Executive and Team Coach
A large pharmaceutical company hired me to coach Elizabeth, one of the team members of their clinical department. Elizabeth had been working on a new drug for many years and they were at the final stage of getting it FDA-approved.
Elizabeth is incredibly bright and hardworking but, at the time, she was absolutely exhausted. My job was to help her figure out how to be less stressed and take the product to the finish line. Interestingly, most of the clinical department was made up of male medical doctors. Despite having worked there for years and being recognized as a go-to powerhouse in the department, she had never been promoted because of her lack of a medical degree.
Low Emotional Intelligence Standing In the Way of Success
At the start of the coaching, I did informal interviews to obtain feedback on Elizabeth from her department members and key stakeholders. The feedback revealed that she usually had the best solutions about key matters, understood organizational and product issues and was able to create innovative solutions with her team.
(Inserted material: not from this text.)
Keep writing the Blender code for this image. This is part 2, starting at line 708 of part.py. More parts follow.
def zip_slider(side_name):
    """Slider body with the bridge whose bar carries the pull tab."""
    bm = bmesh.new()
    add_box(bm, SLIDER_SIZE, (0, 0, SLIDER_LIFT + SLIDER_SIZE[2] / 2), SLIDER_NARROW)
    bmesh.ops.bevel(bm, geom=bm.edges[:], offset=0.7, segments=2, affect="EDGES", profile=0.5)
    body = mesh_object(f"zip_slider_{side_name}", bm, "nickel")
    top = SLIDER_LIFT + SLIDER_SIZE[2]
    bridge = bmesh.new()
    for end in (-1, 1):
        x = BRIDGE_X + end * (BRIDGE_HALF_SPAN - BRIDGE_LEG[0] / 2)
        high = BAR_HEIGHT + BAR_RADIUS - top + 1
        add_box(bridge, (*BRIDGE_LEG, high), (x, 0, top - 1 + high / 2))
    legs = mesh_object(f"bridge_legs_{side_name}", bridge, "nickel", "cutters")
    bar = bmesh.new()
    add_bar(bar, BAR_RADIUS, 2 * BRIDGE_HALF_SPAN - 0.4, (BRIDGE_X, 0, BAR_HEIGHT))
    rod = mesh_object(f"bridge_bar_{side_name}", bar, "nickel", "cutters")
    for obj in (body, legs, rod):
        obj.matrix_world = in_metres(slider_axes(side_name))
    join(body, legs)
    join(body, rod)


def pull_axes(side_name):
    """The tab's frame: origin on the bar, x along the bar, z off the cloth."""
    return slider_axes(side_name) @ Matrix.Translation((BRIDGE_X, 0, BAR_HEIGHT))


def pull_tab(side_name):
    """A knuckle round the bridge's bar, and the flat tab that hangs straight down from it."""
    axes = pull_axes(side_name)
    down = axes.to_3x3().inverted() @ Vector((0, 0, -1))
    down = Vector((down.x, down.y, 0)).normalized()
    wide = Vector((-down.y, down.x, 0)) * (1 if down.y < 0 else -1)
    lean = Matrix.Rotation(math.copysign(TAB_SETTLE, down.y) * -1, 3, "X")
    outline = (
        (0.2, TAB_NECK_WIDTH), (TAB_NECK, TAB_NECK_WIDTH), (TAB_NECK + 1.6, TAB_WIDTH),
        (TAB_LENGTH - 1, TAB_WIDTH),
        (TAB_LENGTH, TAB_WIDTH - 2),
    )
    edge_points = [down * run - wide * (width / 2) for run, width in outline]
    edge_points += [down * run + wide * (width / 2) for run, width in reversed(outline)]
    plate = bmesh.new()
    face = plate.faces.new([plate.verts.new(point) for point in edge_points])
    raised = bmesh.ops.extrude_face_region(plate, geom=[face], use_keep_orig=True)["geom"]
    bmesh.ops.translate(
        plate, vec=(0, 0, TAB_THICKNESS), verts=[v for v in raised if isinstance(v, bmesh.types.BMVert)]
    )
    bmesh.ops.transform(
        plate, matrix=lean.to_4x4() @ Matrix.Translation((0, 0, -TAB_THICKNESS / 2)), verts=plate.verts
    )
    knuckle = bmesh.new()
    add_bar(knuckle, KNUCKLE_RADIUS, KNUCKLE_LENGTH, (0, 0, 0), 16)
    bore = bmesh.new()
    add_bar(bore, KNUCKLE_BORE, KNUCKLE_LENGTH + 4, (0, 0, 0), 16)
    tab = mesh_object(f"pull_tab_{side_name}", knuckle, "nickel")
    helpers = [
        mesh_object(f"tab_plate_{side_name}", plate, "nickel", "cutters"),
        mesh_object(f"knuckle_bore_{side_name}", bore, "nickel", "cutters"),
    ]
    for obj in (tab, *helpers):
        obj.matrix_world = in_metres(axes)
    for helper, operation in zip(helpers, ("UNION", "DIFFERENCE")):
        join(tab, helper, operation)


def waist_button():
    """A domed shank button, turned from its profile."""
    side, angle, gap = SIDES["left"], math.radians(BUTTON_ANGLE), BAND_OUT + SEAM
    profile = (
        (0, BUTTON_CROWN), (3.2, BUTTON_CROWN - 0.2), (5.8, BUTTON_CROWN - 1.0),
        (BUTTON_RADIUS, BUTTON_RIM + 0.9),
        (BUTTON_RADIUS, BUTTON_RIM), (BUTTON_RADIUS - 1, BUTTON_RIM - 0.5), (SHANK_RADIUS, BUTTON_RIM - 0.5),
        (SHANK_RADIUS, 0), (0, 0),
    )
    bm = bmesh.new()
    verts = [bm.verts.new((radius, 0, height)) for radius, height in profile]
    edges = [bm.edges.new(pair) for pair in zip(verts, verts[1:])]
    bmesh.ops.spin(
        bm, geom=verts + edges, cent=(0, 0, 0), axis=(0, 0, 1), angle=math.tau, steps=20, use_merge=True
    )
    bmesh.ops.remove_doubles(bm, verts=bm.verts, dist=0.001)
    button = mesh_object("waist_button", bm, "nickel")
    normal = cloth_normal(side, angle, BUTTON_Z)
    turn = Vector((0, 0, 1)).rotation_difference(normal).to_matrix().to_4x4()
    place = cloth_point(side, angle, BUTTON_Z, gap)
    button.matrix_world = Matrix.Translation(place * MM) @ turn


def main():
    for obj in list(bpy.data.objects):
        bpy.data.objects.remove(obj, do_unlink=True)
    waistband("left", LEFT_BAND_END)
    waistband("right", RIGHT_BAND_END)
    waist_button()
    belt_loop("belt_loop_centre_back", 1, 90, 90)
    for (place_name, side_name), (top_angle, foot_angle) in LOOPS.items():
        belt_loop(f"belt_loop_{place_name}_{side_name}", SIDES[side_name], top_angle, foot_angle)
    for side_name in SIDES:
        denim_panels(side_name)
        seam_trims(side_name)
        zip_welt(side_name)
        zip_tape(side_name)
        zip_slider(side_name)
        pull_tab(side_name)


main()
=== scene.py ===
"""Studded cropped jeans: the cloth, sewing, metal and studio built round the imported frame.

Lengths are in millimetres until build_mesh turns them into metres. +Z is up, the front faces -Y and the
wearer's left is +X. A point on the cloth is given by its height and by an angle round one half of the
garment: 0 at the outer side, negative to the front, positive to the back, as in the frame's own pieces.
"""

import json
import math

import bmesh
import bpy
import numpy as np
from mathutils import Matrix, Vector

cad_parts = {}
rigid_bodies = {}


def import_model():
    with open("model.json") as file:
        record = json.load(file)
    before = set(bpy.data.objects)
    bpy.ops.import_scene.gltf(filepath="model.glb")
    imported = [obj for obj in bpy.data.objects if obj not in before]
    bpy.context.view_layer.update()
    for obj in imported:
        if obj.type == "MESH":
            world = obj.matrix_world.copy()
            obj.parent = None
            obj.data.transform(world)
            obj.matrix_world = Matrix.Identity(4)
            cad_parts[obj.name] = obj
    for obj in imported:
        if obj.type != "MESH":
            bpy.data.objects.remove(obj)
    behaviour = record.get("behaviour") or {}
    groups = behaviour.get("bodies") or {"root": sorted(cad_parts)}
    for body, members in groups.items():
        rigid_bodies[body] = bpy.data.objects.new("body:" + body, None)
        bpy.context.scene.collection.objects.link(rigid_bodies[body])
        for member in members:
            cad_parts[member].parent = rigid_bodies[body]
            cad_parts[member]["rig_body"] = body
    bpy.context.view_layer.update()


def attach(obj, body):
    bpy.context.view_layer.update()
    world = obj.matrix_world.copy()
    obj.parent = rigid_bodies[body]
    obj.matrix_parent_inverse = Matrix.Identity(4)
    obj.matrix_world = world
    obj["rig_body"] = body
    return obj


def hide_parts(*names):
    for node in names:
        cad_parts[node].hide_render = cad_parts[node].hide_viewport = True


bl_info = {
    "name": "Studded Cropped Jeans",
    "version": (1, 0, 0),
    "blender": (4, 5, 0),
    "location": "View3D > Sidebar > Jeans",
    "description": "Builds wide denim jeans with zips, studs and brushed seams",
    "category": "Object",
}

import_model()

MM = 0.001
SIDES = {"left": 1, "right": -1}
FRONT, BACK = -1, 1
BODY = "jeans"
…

However, many of the stakeholders in other groups had a hard time working with her, even with the tremendous respect they had for her knowledge. Most of the people on the team said that Elizabeth didn’t listen and, although her solutions to problems were arguably good, she usually acted as if she didn’t need input from others and was curt in her communications.
Elizabeth and I decided we had to work on improving her Emotional Intelligence, so she could connect with others and navigate the many departmental landmines. She had to learn the art of collaboration, patch up old damaged relationships and truly recognize how not including other departments had limited her success.
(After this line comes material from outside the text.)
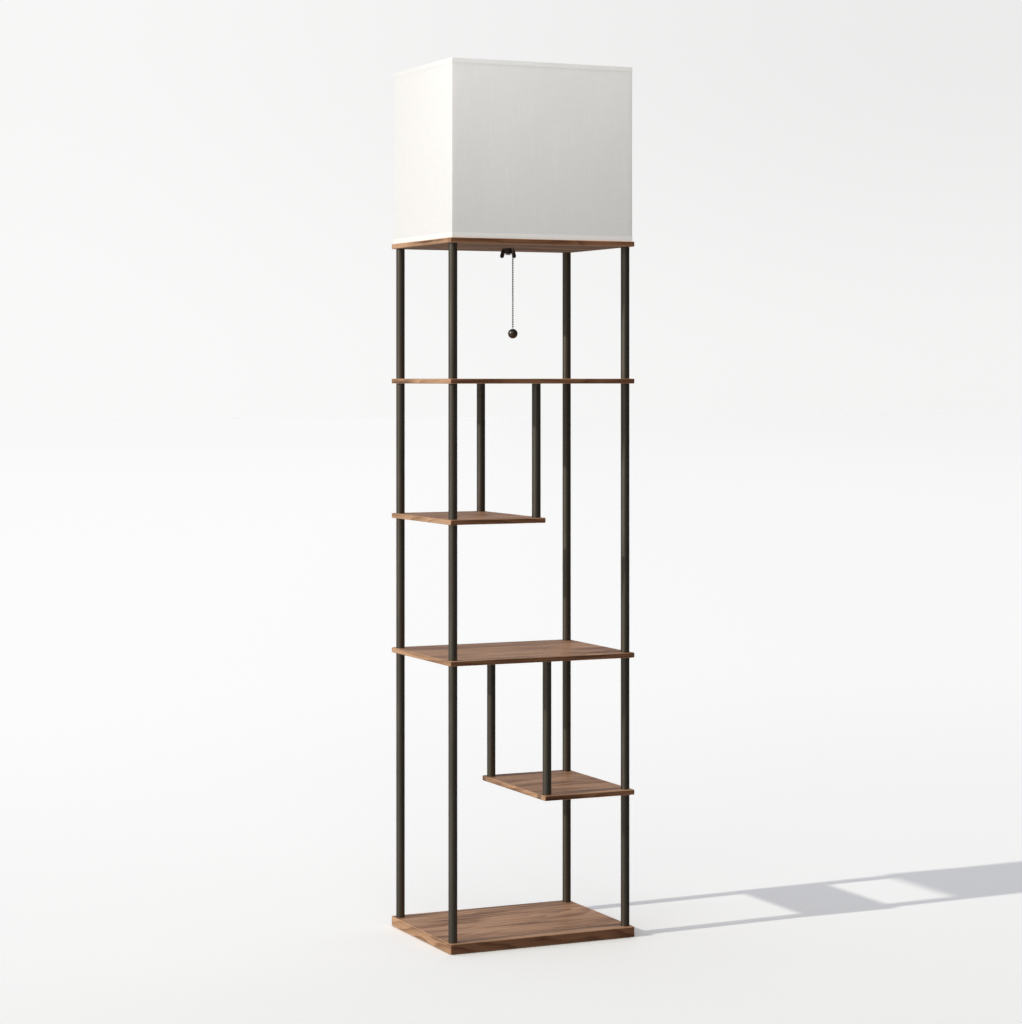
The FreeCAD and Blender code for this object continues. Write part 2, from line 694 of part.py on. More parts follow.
def add_chain_guide():
    """A brass strip in the floor of the slot, with a raised eye that the chain runs through."""
    body = add_body("chain_guide", "0", HOLDER_Y, f"{BASE_Z} + cavity_floor")
    strip = add_sketch(body)
    draw_rectangle(strip, "-lever_width / 2", "lever_width / 2", "-chain_offset", "-spring_back")
    pad(body, strip, "guide_thickness")
    eye = add_sketch(body)
    draw_circle(eye, "guide_eye / 2", "0", "-chain_offset")
    pad(body, eye, "2 * guide_thickness")
    bore = add_sketch(body)
    draw_circle(bore, "guide_bore / 2", "0", "-chain_offset")
    cut_through(body, bore)


add_chain_guide()

# A leaf spring stands on the guide and lifts the forked arm back up.
SPRING_RISE = "(lever_rise - lever_thickness / 2 - cavity_floor - guide_thickness - seat_gap)"
add_bent_strip("return_spring", HOLDER_Y, GUIDE_TOP, [
    ("-spring_front", "0"),
    ("-spring_back", "0"),
    ("-spring_back", "spring_leaf + fit_gap"),
    ("spring_leaf - spring_front", SPRING_RISE),
    ("-spring_front", SPRING_RISE),
    ("-spring_back - 2 * spring_leaf", "spring_leaf"),
    ("-spring_front", "spring_leaf"),
], "spring_width")

# The brass lamp thread and its centre contact stand on the switch base.
THREAD_Z = f"({BASE_Z} + switch_height)"
add_turned("screw_shell", [
    ("contact_reach + contact_gap", "0"),
    ("screw_shell_radius + screw_shell_wall", "0"),
    ("screw_shell_radius + screw_shell_wall", "screw_shell_height"),
    ("screw_shell_radius", "screw_shell_height"),
    ("screw_shell_radius", "screw_shell_wall"),
    ("contact_reach + contact_gap", "screw_shell_wall"),
], z=THREAD_Z)
add_bent_strip("centre_contact", HOLDER_Y, THREAD_Z, [
    ("-contact_reach", "0"),
    ("-contact_bend", "0"),
    ("-contact_lead", "contact_height - screw_shell_wall"),
    ("contact_width / 2", "contact_height - screw_shell_wall"),
    ("contact_width / 2", "contact_height"),
    ("-contact_lead - fit_gap", "contact_height"),
    ("-contact_bend - fit_gap", "screw_shell_wall"),
    ("-contact_reach", "screw_shell_wall"),
], "contact_width")

# ---------------------------------------------------------------- bulb

TIP_Z = f"({THREAD_Z} + contact_height + seat_gap)"
CAP_Z = f"({TIP_Z} + bulb_tip_height)"
HOUSING_Z = f"({CAP_Z} + bulb_insulator + bulb_cap_height)"
EQUATOR_Z = f"({HOUSING_Z} + bulb_globe_rise)"
SHOULDER_RADIUS = "(bulb_radius * cos(bulb_shoulder))"
SHOULDER_DROP = "(bulb_radius * sin(bulb_shoulder))"
add_turned("bulb_tip", [
    ("0", "0"),
    ("bulb_tip_radius - bulb_tip_height", "0"),
    ("bulb_tip_radius", "bulb_tip_height"),
    ("0", "bulb_tip_height"),
], z=TIP_Z)
add_turned("bulb_cap", [
    ("0", "0"),
    ("bulb_tip_radius + bulb_tip_height", "0"),
    ("bulb_cap_radius", "bulb_insulator"),
    ("bulb_cap_radius", "bulb_insulator + bulb_cap_height"),
    ("0", "bulb_insulator + bulb_cap_height"),
], z=CAP_Z)
add_turned("bulb_housing", [
    ("0", "0"),
    ("bulb_cap_radius", "0"),
    ("bulb_cap_radius + screw_shell_wall", "bulb_neck"),
    (SHOULDER_RADIUS, f"bulb_globe_rise - {SHOULDER_DROP}"),
    ("0", f"bulb_globe_rise - {SHOULDER_DROP}"),
], z=HOUSING_Z)
add_turned("bulb_globe", [
    ("0", f"-{SHOULDER_DROP}"),
    (SHOULDER_RADIUS, f"-{SHOULDER_DROP}", "bulb_radius"),
    ("0", "bulb_radius"),
], z=EQUATOR_Z)

# ---------------------------------------------------------------- pull chain

SWIVEL_Z = f"({TOP_UNDERSIDE} - swing_drop)"
COUPLING_Z = f"({BASE_Z} + lever_rise + lever_thickness / 2 + coupling_radius + coupling_gap)"
BEAD_SIDES = 6

# Rings of one bead from bottom to top: height and radius, both as shares of the bead's radius.
BEAD_PROFILE = ((-0.9, 0.0), (-0.42, 0.98), (0.42, 0.98), (0.9, 0.0))


def ring_at(radius, height):
    """A flat many-sided ring about the chain's own axis."""
    corners = []
    for side in range(BEAD_SIDES + 1):
        angle = 2 * math.pi * side / BEAD_SIDES
        corners.append(FreeCAD.Vector(radius * math.cos(angle), radius * math.sin(angle), height))
    return Part.makePolygon(corners)


def bead_rings(centre, radius, neck):
    """The rings of one bead: its two necks and the two edges of its belt."""
    rings = []
    for rise, swell in BEAD_PROFILE:
        rings.append(ring_at(max(radius * swell, neck), centre + rise * radius))
    return rings


def add_chain(label, origin_z, beads, top, bottom):
    """A run of ball chain as one solid: beads are (height, radius), joined by the wire."""
    neck = number("link_diameter / 2")
    rings = [ring_at(neck, top)] if top is not None else []
    for centre, radius in beads:
        rings.extend(reversed(bead_rings(centre, radius, neck)))
    if bottom is not None:
        rings.append(ring_at(neck, bottom))
    chain = doc.addObject("Part::Feature", label)
    chain.Label = label
    chain.Shape = Part.makeLoft(rings, True, True)
    place = FreeCAD.Vector(0, number(CHAIN_Y), number(origin_z))
    chain.Placement = FreeCAD.Placement(place, FreeCAD.Rotation())
    parts.append(chain)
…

We read books on Emotional Intelligence and spent much time talking about the specific skills required to help her be a better connector and collaborator.
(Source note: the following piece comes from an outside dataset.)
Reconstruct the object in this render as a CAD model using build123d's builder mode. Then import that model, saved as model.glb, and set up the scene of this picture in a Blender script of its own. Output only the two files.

As a result of the coaching, Elizabeth embraced the Emotional Intelligence skills and softened her edges. She started asking people how they were at the beginning of conversations and found ways to include their contributions, becoming more of a team player and less of an individual contributor who uses only her solutions without input from others.
Her change in approach also got her that promotion that had eluded her for some time. The product finally won approval from the FDA after seven years and Elizabeth was selected to run an interesting, new global team with much wider challenges.
As the icing on the cake, Elizabeth reported feeling more engaged and energized than she’d been in years.
Lack of Emotional Intelligence skills can stunt the professional growth of even the most talented people and impact the performance of entire teams.
Luckily, Emotional Intelligence can be learned.